• [TASK]
Each record below is to be reproduced without any change.

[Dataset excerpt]

- - -

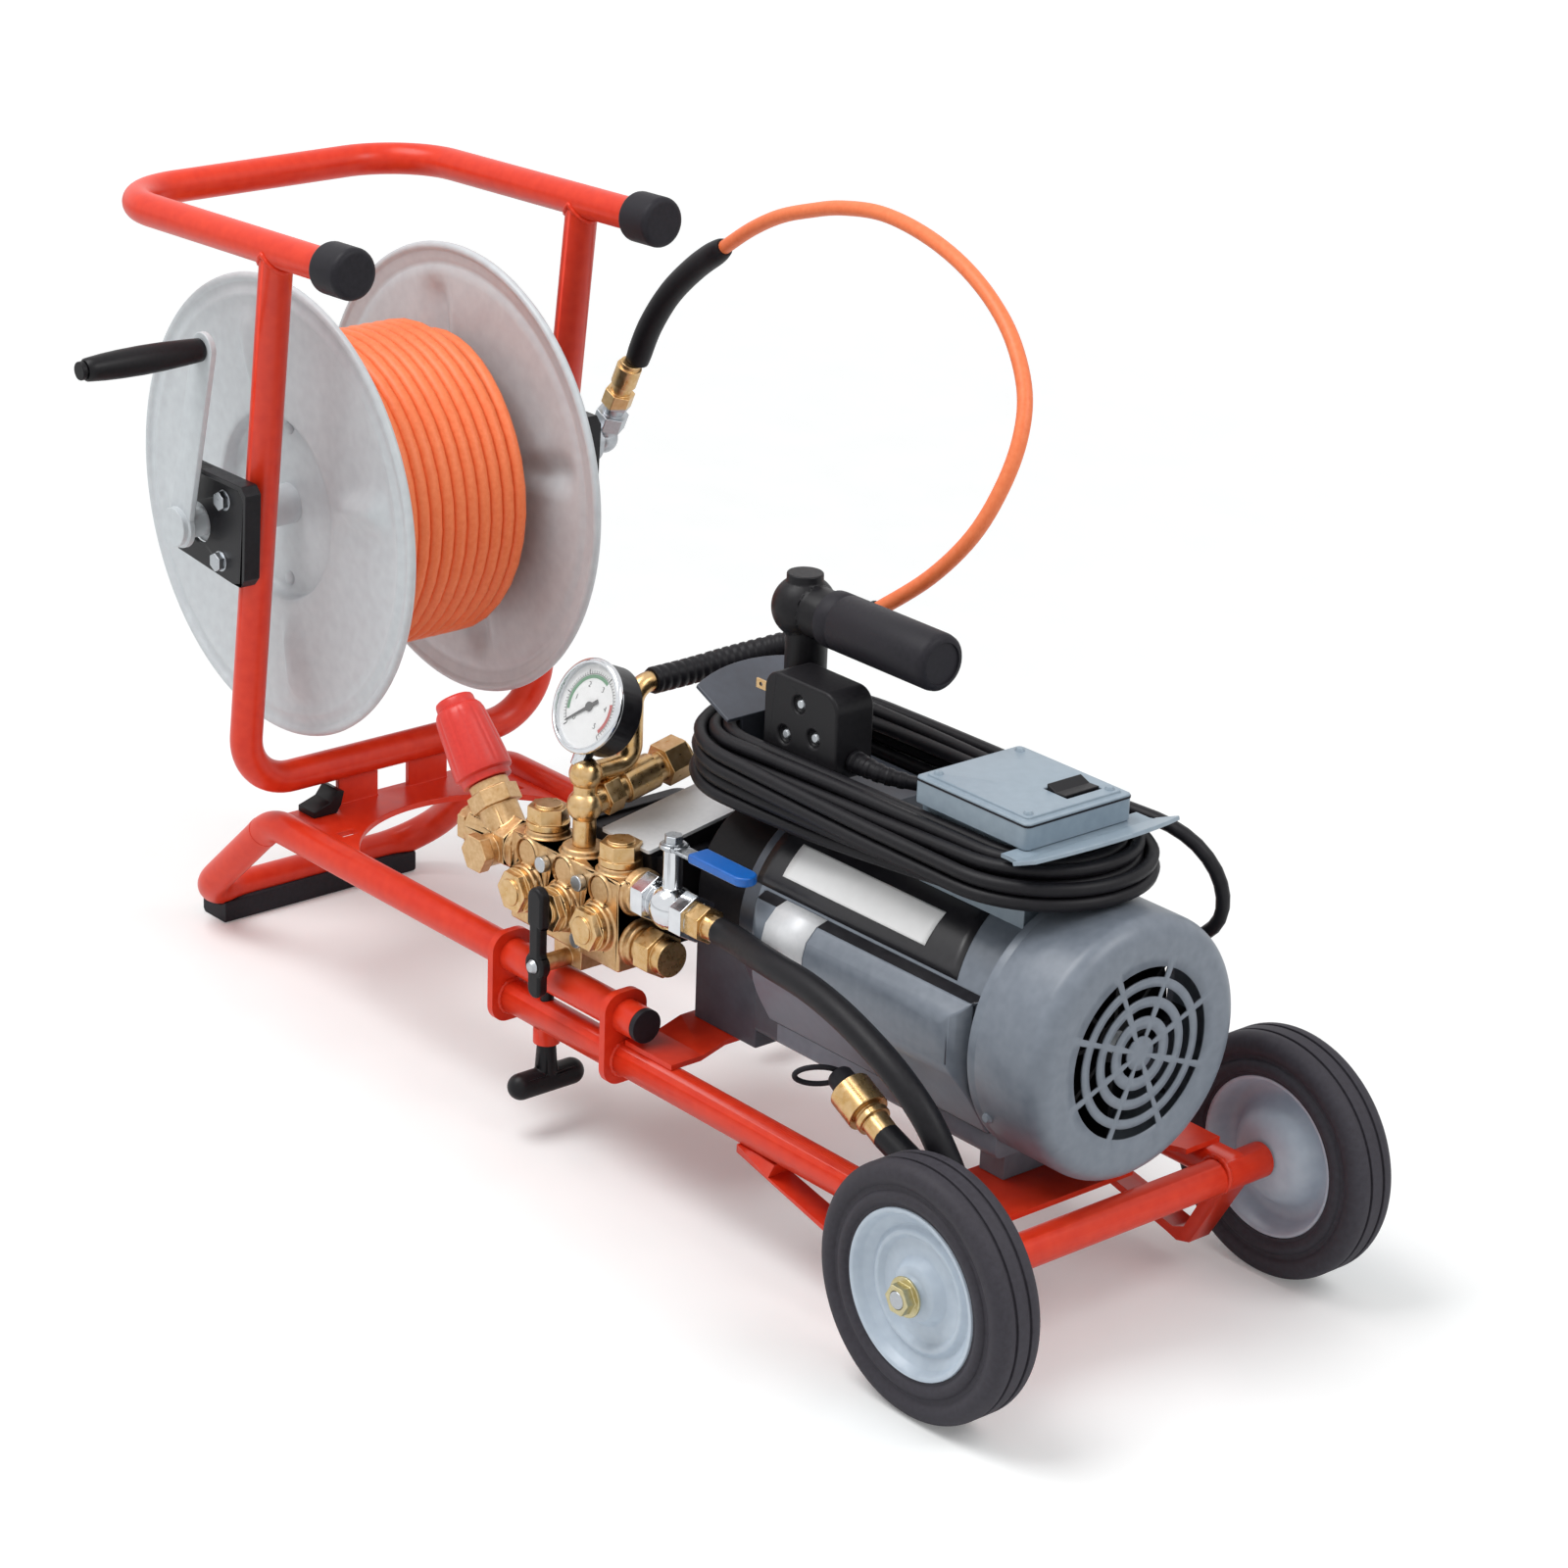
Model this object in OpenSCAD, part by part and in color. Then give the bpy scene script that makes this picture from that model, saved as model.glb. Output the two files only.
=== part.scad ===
// Electric water jetter: a high pressure washer on a two-wheeled cart with a hose reel.
// The origin is the centre of the front foot's ground face. +X runs to the wheels,
// +Y away from the crank side and +Z up. All sizes are in millimetres.

/* [Cart frame] */
// Distance from the front foot to the wheel axle
wheelbase = 936; // [900:2:980]
// Outside diameter of the frame tube
tube_d = 25.4; // [24:0.2:28]
// Wall of the frame tube
tube_wall = 2; // [1.5:0.1:3]
// Centre distance between the near and far rails
rail_gauge = 225; // [215:1:235]
// Height of the lower rails' centre line
low_rail_z = 92; // [91:0.5:96]
// Height of the upper rails above the lower rails
rail_rise = 33; // [32:0.5:40]
// Distance from the foot to the middle of the tube clamps
clamp_x = 487; // [475:1:500]
// Distance between the two clamp plates of one side
clamp_pitch = 132; // [120:1:140]
// Thickness of the clamp plates
clamp_t = 6; // [4:0.5:8]
// Width of the clamp plates
clamp_w = 38; // [34:1:42]
// How far the upper tubes run past the rear clamp plate
tube_tail = 22; // [15:1:40]
// Bend radius of the frame tubes at the centre line
bend_r = 45; // [40:1:50]
// Thickness of the saddle plates under the pump and motor
saddle_t = 4; // [3:0.5:6]

/* [Front foot and plate] */
// Where the upper rails turn down, from the foot
drop_x = 112; // [100:1:125]
// Height of the foot bar's centre line
foot_z = 22; // [20:0.5:28]
// Length of the rubber foot
foot_len = 190; // [160:1:200]
// Width of the rubber foot
foot_w = 34; // [30:1:40]
// Length of the front plate along the rails
plate_len = 112; // [100:1:118]
// Thickness of the front plate
plate_t = 5; // [3:0.5:6]

/* [Wheels] */
// Diameter of the tyres
tyre_d = 177.8; // [170:0.2:184]
// Width of the tyres
tyre_w = 38; // [32:1:42]
// Diameter of the rims where the tyre sits
rim_d = 117; // [108:1:122]
// Distance between the outer faces of the tyres
track_out = 368; // [360:1:380]
// Diameter of the axle rod
axle_d = 12.7; // [12:0.1:14]

/* [Hose reel] */
// Distance from the foot to the reel's axle
reel_x = 82; // [74:1:90]
// Height of the reel's axle
reel_z = 373; // [368:1:380]
// Diameter of the reel's flanges
flange_d = 363; // [340:1:368]
// Distance between the middles of the two flanges
flange_gap = 174.6; // [160:0.2:190]
// Diameter of the wound hose
pack_d = 252; // [230:1:270]
// Diameter of the drum under the hose
drum_d = 160; // [130:1:160]
// Diameter of the jetting hose
hose_d = 11.4; // [10:0.2:12]
// Diameter of the reel's axle
reel_axle_d = 22; // [18:1:26]
// Length of the crank arm between its centres
crank_len = 151; // [120:1:160]
// Lean of the crank arm to the rear, in degrees
crank_lean = 13.5; // [0:0.5:20]
// Length of the crank's grip
grip_len = 100; // [80:1:110]
// Diameter of the crank's grip at its middle
grip_d = 22; // [20:1:26]

/* [Reel frame] */
// Width between the centre lines of the reel frame's uprights
upright_gauge = 282.8; // [278:0.4:296]
// Distance from the foot to the bottom bar of the reel frame
upright_x = 114; // [108:1:120]
// Height of the bottom bar of the reel frame
upright_z = 162; // [158:1:163]
// Height of the handle where the uprights meet it
handle_z = 601; // [590:1:620]
// Rearward lean of the uprights over their height
upright_lean = 52; // [45:1:58]
// How far the handle bar stands forward of the foot
handle_front = 64; // [50:1:80]
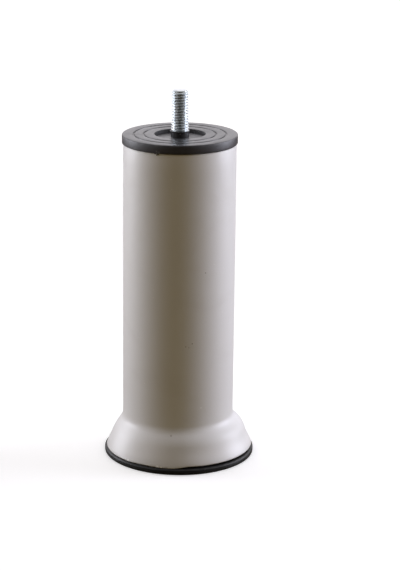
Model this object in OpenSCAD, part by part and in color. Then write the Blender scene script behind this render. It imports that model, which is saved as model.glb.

- - -

• [RESPONSE TO THE TASK]
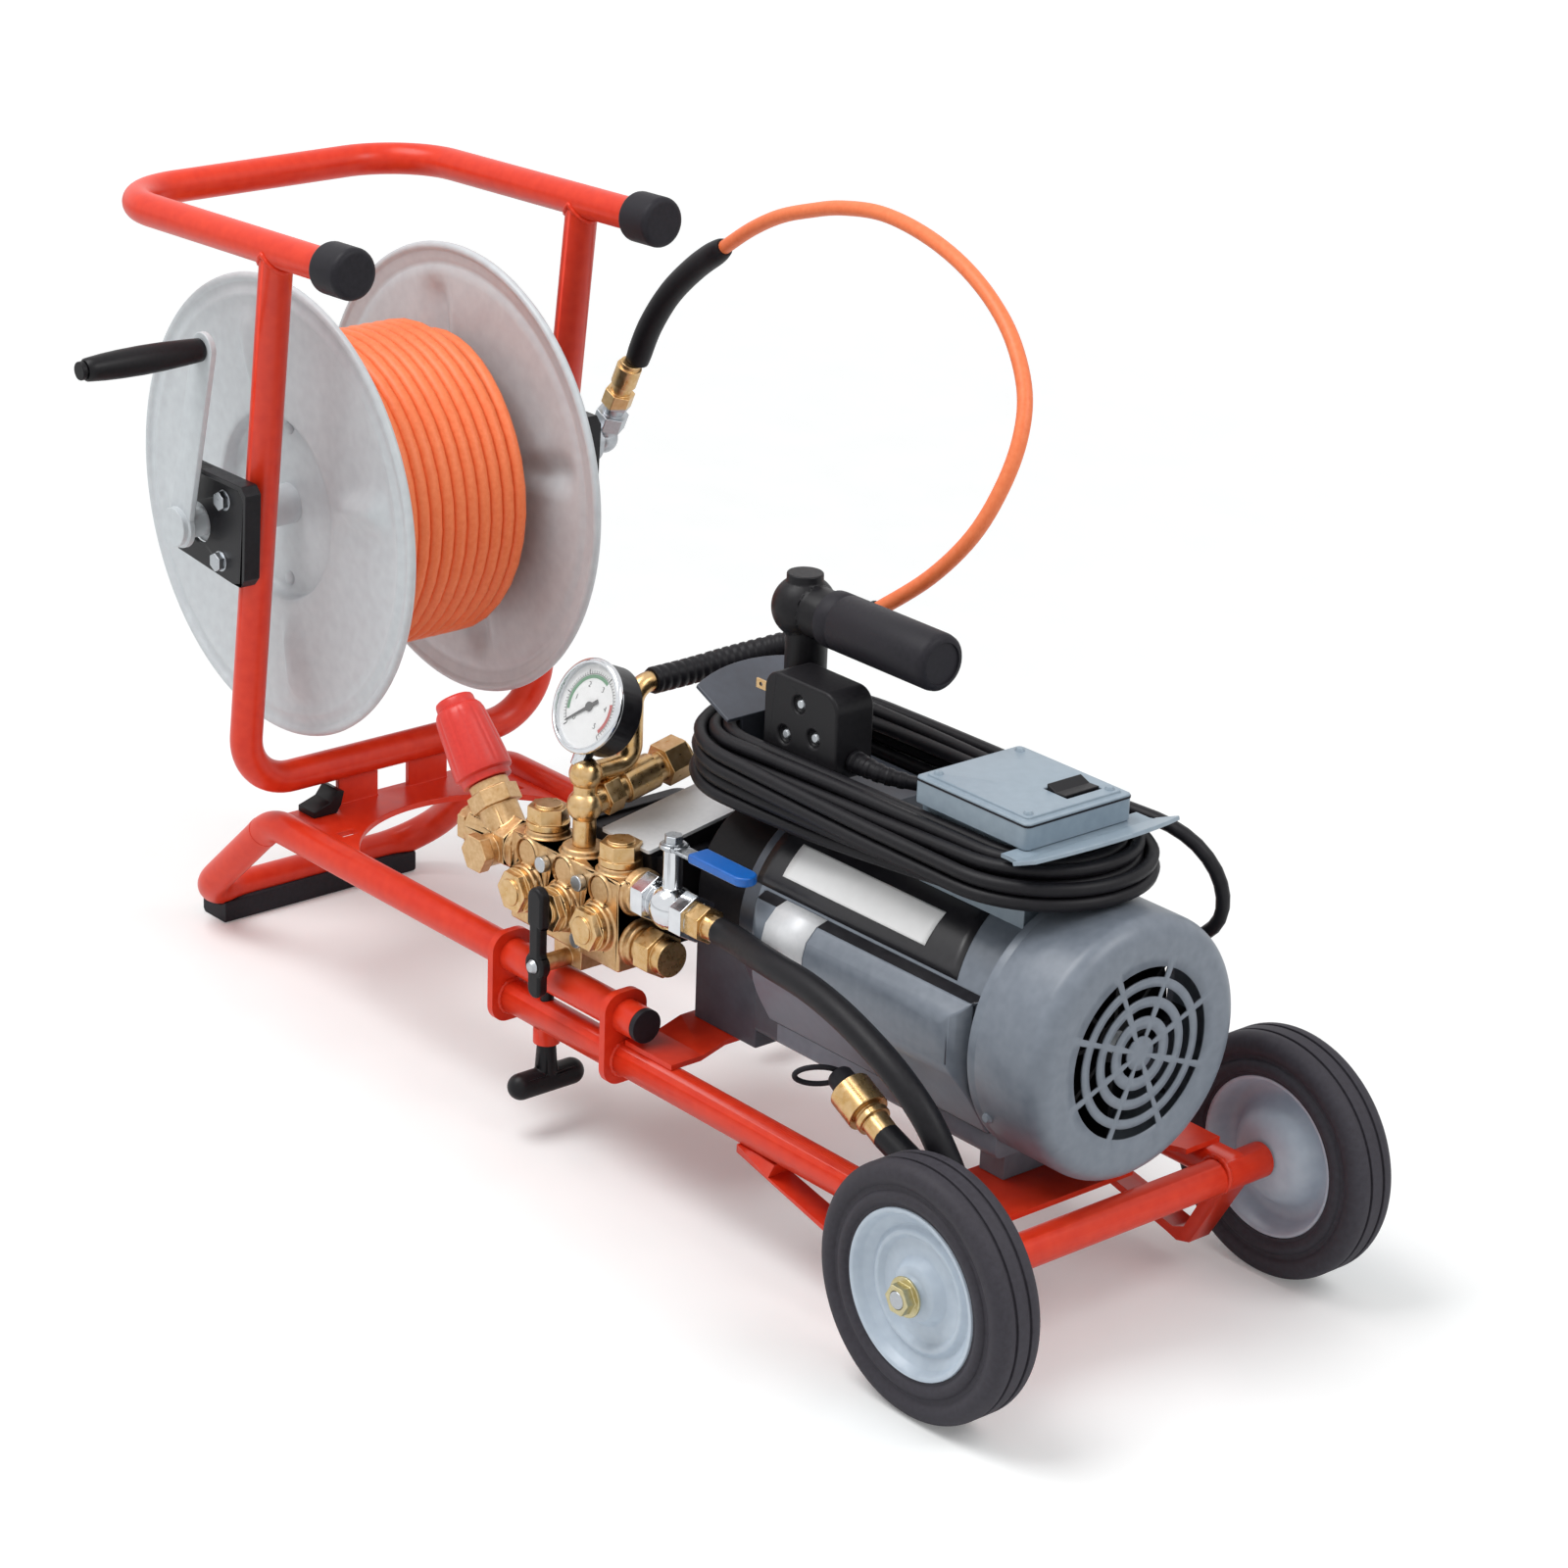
Model this object in OpenSCAD, part by part and in color. Then give the bpy scene script that makes this picture from that model, saved as model.glb. Output the two files only.
=== part.scad ===
// Electric water jetter: a high pressure washer on a two-wheeled cart with a hose reel.
// The origin is the centre of the front foot's ground face. +X runs to the wheels,
// +Y away from the crank side and +Z up. All sizes are in millimetres.

/* [Cart frame] */
// Distance from the front foot to the wheel axle
wheelbase = 936; // [900:2:980]
// Outside diameter of the frame tube
tube_d = 25.4; // [24:0.2:28]
// Wall of the frame tube
tube_wall = 2; // [1.5:0.1:3]
// Centre distance between the near and far rails
rail_gauge = 225; // [215:1:235]
// Height of the lower rails' centre line
low_rail_z = 92; // [91:0.5:96]
// Height of the upper rails above the lower rails
rail_rise = 33; // [32:0.5:40]
// Distance from the foot to the middle of the tube clamps
clamp_x = 487; // [475:1:500]
// Distance between the two clamp plates of one side
clamp_pitch = 132; // [120:1:140]
// Thickness of the clamp plates
clamp_t = 6; // [4:0.5:8]
// Width of the clamp plates
clamp_w = 38; // [34:1:42]
// How far the upper tubes run past the rear clamp plate
tube_tail = 22; // [15:1:40]
// Bend radius of the frame tubes at the centre line
bend_r = 45; // [40:1:50]
// Thickness of the saddle plates under the pump and motor
saddle_t = 4; // [3:0.5:6]

/* [Front foot and plate] */
// Where the upper rails turn down, from the foot
drop_x = 112; // [100:1:125]
// Height of the foot bar's centre line
foot_z = 22; // [20:0.5:28]
// Length of the rubber foot
foot_len = 190; // [160:1:200]
// Width of the rubber foot
foot_w = 34; // [30:1:40]
// Length of the front plate along the rails
plate_len = 112; // [100:1:118]
// Thickness of the front plate
plate_t = 5; // [3:0.5:6]

/* [Wheels] */
// Diameter of the tyres
tyre_d = 177.8; // [170:0.2:184]
// Width of the tyres
tyre_w = 38; // [32:1:42]
// Diameter of the rims where the tyre sits
rim_d = 117; // [108:1:122]
// Distance between the outer faces of the tyres
track_out = 368; // [360:1:380]
// Diameter of the axle rod
axle_d = 12.7; // [12:0.1:14]

/* [Hose reel] */
// Distance from the foot to the reel's axle
reel_x = 82; // [74:1:90]
// Height of the reel's axle
reel_z = 373; // [368:1:380]
// Diameter of the reel's flanges
flange_d = 363; // [340:1:368]
// Distance between the middles of the two flanges
flange_gap = 174.6; // [160:0.2:190]
// Diameter of the wound hose
pack_d = 252; // [230:1:270]
// Diameter of the drum under the hose
drum_d = 160; // [130:1:160]
// Diameter of the jetting hose
hose_d = 11.4; // [10:0.2:12]
// Diameter of the reel's axle
reel_axle_d = 22; // [18:1:26]
// Length of the crank arm between its centres
crank_len = 151; // [120:1:160]
// Lean of the crank arm to the rear, in degrees
crank_lean = 13.5; // [0:0.5:20]
// Length of the crank's grip
grip_len = 100; // [80:1:110]
// Diameter of the crank's grip at its middle
grip_d = 22; // [20:1:26]

/* [Reel frame] */
// Width between the centre lines of the reel frame's uprights
upright_gauge = 282.8; // [278:0.4:296]
// Distance from the foot to the bottom bar of the reel frame
upright_x = 114; // [108:1:120]
// Height of the bottom bar of the reel frame
upright_z = 162; // [158:1:163]
// Height of the handle where the uprights meet it
handle_z = 601; // [590:1:620]
// Rearward lean of the uprights over their height
upright_lean = 52; // [45:1:58]
// How far the handle bar stands forward of the foot
handle_front = 64; // [50:1:80]
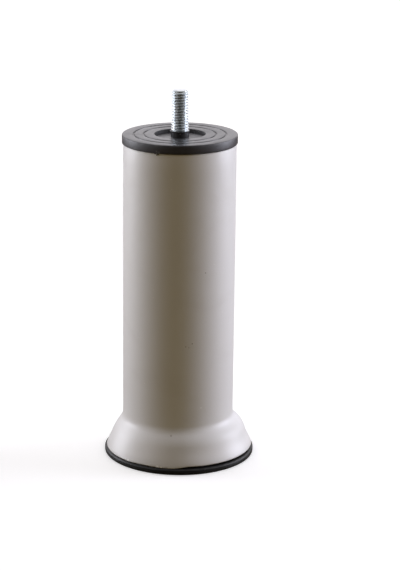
Model this object in OpenSCAD, part by part and in color. Then write the Blender scene script behind this render. It imports that model, which is saved as model.glb.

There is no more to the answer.